730.1.3 Post Installation

When required by specification, the contractor will inspect the pipe 30 days after completion of construction activities above a newly laid pipe. This is done to ensure proper installation and performance of the pipe. The resident engineer must assign which pipe runs are to be inspected for Group B and Group C pipe.

Some deflection is allowable in thermoplastic pipe after installation. Excessive deformation can compromise the long term performance of the pipe through a combination of stresses and creep. All Group A thermoplastic culvert runs shall be tested for deflection. When deflection is visibly detected, further investigation is warranted regardless of pipe grouping. When excessive deflection is found the pipe is rejected. Thermoplastic pipe known to be excessively deflected should never be re-laid as it’s strength may be permanently degraded. When deflection is above the limitations in the specification, the contractor may have a professional engineer evaluate the as built structure for possible acceptance with ultimate approval coming from both Bridge Division and Construction and Materials Division.

Measuring deflection may be done by tape measure (or a rod of known length) on larger pipes, mandrels on smaller pipes, or using other technology per the specification. Note that the “actual” internal diameter is often different than the nominal diameter. For example a 12” nominal polypropylene pipe is allowed to be small as 11 13/16” per ASTM F2736. It is very important to use the actual diameter when determining deflection, not the nominal value. The actual diameter of a pipe may be determined by one of these methods:

1) Measuring the diameter of a cross-section of pipe in 9 different directions. When the measurements match reasonably, the pipe can be considered round and the average measurement is the actual diameter.
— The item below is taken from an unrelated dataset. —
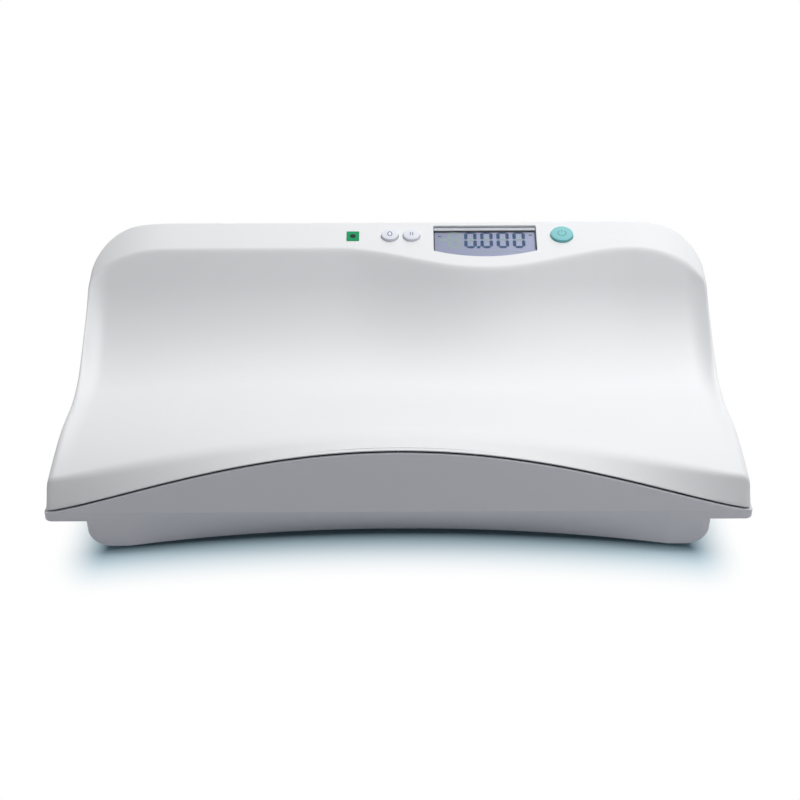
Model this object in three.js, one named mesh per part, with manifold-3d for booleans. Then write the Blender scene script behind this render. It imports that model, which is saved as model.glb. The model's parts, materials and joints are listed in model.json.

If the measurements do not match the pipe is not round, try a different cross section.
2) Use manufactures provided or published technical specification for actual diameter.
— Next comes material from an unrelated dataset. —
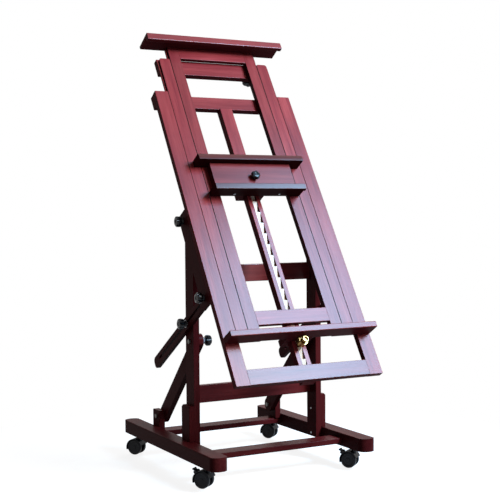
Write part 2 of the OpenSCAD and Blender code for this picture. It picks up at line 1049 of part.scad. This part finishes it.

When a mandrel is used, the diameter of the mandrel should choose based off the actual internal diameter of the pipe minus the 5% deflection value.

Always make sure that when testing the right measurement unit is used. Pipe can be produced in either English or metric units. Make sure the measurements are taken in the same units as the pipe was produced. The Qualified List for each type of pipe will indicate the manufacturer's identification mark and the units (English or metric) that were used to fabricate the pipe.

730.2 Proper Markings

Thermoplastic pipe should at a minimum have an industry quality control stamp. There will not be a MoDOT OK stamp unless the pipe happened to be QA inspected at the plant.

730.3 PVC and Ultraviolet

When PVC pipe is used, it must be protected from sunlight to prevent long term deterioration. The specifications provide a basis for protection and it is up to the construction inspector to ensure the pipe is installed correctly and protected. Additional costs to the contractor for materials and effort to protect PVC should not be directly paid for and are considered incidental to the run of pipe.


730.4 Material Inspection and Laboratory Testing

When initiated by headquarters, thermoplastic pipe will be sampled at the jobsite. The district may also sample pipe if there is a specific concern. Care should be made so that sampling does not leave the contractor short of needed pipe. If there is not enough pipe to sample, contact headquarters for additional instructions.